### OBJECTIVE
Transcribe every line of the listing below without any deviation.

[start MATERIALS PROVIDED]

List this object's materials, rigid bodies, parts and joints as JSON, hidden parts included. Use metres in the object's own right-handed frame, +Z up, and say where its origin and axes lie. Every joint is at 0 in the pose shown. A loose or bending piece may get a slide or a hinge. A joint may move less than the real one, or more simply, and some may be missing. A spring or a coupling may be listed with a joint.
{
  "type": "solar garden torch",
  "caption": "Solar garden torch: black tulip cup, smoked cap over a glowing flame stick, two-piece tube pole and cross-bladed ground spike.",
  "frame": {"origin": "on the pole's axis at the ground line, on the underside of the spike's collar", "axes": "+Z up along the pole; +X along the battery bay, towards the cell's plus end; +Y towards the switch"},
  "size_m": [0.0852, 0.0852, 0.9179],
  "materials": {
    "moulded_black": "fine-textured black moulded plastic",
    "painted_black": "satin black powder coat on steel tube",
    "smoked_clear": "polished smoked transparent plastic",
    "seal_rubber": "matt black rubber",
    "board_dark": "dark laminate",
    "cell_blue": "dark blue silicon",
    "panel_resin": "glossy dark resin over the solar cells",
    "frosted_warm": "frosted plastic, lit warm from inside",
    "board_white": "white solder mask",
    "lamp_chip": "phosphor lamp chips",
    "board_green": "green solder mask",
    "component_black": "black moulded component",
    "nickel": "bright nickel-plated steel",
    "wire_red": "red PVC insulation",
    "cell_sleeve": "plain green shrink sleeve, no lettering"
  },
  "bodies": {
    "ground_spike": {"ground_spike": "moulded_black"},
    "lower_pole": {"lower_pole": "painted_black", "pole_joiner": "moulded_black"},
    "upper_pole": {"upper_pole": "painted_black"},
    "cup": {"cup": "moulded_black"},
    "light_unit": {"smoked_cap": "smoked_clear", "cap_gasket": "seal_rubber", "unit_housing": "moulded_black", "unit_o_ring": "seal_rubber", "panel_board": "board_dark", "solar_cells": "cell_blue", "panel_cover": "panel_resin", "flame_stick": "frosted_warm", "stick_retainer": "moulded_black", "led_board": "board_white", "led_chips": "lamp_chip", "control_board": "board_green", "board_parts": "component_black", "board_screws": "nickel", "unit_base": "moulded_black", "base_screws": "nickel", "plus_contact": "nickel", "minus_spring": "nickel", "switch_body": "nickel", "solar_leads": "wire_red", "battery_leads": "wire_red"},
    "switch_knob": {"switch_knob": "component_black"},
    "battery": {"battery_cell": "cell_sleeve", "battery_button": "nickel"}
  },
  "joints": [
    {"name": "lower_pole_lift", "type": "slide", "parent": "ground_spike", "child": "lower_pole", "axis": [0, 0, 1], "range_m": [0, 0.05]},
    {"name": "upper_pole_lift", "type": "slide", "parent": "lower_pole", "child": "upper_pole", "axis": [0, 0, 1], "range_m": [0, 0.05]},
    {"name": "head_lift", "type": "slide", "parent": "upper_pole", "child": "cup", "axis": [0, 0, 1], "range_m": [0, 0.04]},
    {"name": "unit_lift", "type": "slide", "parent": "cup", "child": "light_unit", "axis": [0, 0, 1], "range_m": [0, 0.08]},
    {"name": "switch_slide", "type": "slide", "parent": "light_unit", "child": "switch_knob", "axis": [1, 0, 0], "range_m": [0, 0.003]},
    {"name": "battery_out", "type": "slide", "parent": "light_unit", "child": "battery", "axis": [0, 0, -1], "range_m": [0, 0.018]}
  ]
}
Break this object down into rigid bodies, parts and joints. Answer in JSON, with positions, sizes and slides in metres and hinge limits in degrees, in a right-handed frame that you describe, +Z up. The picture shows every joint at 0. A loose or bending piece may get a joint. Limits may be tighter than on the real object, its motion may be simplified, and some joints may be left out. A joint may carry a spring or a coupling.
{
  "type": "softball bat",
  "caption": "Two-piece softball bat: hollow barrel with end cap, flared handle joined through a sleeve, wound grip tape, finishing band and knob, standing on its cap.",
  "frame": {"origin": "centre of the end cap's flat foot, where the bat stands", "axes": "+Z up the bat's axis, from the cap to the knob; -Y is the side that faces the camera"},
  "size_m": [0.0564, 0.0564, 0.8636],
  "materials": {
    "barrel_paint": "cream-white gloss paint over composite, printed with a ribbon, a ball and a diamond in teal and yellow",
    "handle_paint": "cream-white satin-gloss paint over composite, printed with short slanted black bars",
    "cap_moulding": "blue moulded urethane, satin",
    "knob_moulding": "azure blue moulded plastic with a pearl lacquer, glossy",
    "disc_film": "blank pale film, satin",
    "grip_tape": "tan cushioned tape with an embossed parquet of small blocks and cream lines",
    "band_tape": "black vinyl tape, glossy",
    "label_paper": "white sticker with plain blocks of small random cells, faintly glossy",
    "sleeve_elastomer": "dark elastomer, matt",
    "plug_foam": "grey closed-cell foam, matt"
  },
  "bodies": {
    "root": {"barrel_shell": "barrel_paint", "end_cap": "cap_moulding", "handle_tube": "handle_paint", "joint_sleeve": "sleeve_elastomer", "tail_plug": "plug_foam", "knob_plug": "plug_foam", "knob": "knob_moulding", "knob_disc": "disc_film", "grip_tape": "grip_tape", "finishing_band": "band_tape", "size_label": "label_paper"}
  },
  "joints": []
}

[end MATERIALS PROVIDED]

### THE COMPLETED TASK
List this object's materials, rigid bodies, parts and joints as JSON, hidden parts included. Use metres in the object's own right-handed frame, +Z up, and say where its origin and axes lie. Every joint is at 0 in the pose shown. A loose or bending piece may get a slide or a hinge. A joint may move less than the real one, or more simply, and some may be missing. A spring or a coupling may be listed with a joint.
{
  "type": "solar garden torch",
  "caption": "Solar garden torch: black tulip cup, smoked cap over a glowing flame stick, two-piece tube pole and cross-bladed ground spike.",
  "frame": {"origin": "on the pole's axis at the ground line, on the underside of the spike's collar", "axes": "+Z up along the pole; +X along the battery bay, towards the cell's plus end; +Y towards the switch"},
  "size_m": [0.0852, 0.0852, 0.9179],
  "materials": {
    "moulded_black": "fine-textured black moulded plastic",
    "painted_black": "satin black powder coat on steel tube",
    "smoked_clear": "polished smoked transparent plastic",
    "seal_rubber": "matt black rubber",
    "board_dark": "dark laminate",
    "cell_blue": "dark blue silicon",
    "panel_resin": "glossy dark resin over the solar cells",
    "frosted_warm": "frosted plastic, lit warm from inside",
    "board_white": "white solder mask",
    "lamp_chip": "phosphor lamp chips",
    "board_green": "green solder mask",
    "component_black": "black moulded component",
    "nickel": "bright nickel-plated steel",
    "wire_red": "red PVC insulation",
    "cell_sleeve": "plain green shrink sleeve, no lettering"
  },
  "bodies": {
    "ground_spike": {"ground_spike": "moulded_black"},
    "lower_pole": {"lower_pole": "painted_black", "pole_joiner": "moulded_black"},
    "upper_pole": {"upper_pole": "painted_black"},
    "cup": {"cup": "moulded_black"},
    "light_unit": {"smoked_cap": "smoked_clear", "cap_gasket": "seal_rubber", "unit_housing": "moulded_black", "unit_o_ring": "seal_rubber", "panel_board": "board_dark", "solar_cells": "cell_blue", "panel_cover": "panel_resin", "flame_stick": "frosted_warm", "stick_retainer": "moulded_black", "led_board": "board_white", "led_chips": "lamp_chip", "control_board": "board_green", "board_parts": "component_black", "board_screws": "nickel", "unit_base": "moulded_black", "base_screws": "nickel", "plus_contact": "nickel", "minus_spring": "nickel", "switch_body": "nickel", "solar_leads": "wire_red", "battery_leads": "wire_red"},
    "switch_knob": {"switch_knob": "component_black"},
    "battery": {"battery_cell": "cell_sleeve", "battery_button": "nickel"}
  },
  "joints": [
    {"name": "lower_pole_lift", "type": "slide", "parent": "ground_spike", "child": "lower_pole", "axis": [0, 0, 1], "range_m": [0, 0.05]},
    {"name": "upper_pole_lift", "type": "slide", "parent": "lower_pole", "child": "upper_pole", "axis": [0, 0, 1], "range_m": [0, 0.05]},
    {"name": "head_lift", "type": "slide", "parent": "upper_pole", "child": "cup", "axis": [0, 0, 1], "range_m": [0, 0.04]},
    {"name": "unit_lift", "type": "slide", "parent": "cup", "child": "light_unit", "axis": [0, 0, 1], "range_m": [0, 0.08]},
    {"name": "switch_slide", "type": "slide", "parent": "light_unit", "child": "switch_knob", "axis": [1, 0, 0], "range_m": [0, 0.003]},
    {"name": "battery_out", "type": "slide", "parent": "light_unit", "child": "battery", "axis": [0, 0, -1], "range_m": [0, 0.018]}
  ]
}
Break this object down into rigid bodies, parts and joints. Answer in JSON, with positions, sizes and slides in metres and hinge limits in degrees, in a right-handed frame that you describe, +Z up. The picture shows every joint at 0. A loose or bending piece may get a joint. Limits may be tighter than on the real object, its motion may be simplified, and some joints may be left out. A joint may carry a spring or a coupling.
{
  "type": "softball bat",
  "caption": "Two-piece softball bat: hollow barrel with end cap, flared handle joined through a sleeve, wound grip tape, finishing band and knob, standing on its cap.",
  "frame": {"origin": "centre of the end cap's flat foot, where the bat stands", "axes": "+Z up the bat's axis, from the cap to the knob; -Y is the side that faces the camera"},
  "size_m": [0.0564, 0.0564, 0.8636],
  "materials": {
    "barrel_paint": "cream-white gloss paint over composite, printed with a ribbon, a ball and a diamond in teal and yellow",
    "handle_paint": "cream-white satin-gloss paint over composite, printed with short slanted black bars",
    "cap_moulding": "blue moulded urethane, satin",
    "knob_moulding": "azure blue moulded plastic with a pearl lacquer, glossy",
    "disc_film": "blank pale film, satin",
    "grip_tape": "tan cushioned tape with an embossed parquet of small blocks and cream lines",
    "band_tape": "black vinyl tape, glossy",
    "label_paper": "white sticker with plain blocks of small random cells, faintly glossy",
    "sleeve_elastomer": "dark elastomer, matt",
    "plug_foam": "grey closed-cell foam, matt"
  },
  "bodies": {
    "root": {"barrel_shell": "barrel_paint", "end_cap": "cap_moulding", "handle_tube": "handle_paint", "joint_sleeve": "sleeve_elastomer", "tail_plug": "plug_foam", "knob_plug": "plug_foam", "knob": "knob_moulding", "knob_disc": "disc_film", "grip_tape": "grip_tape", "finishing_band": "band_tape", "size_label": "label_paper"}
  },
  "joints": []
}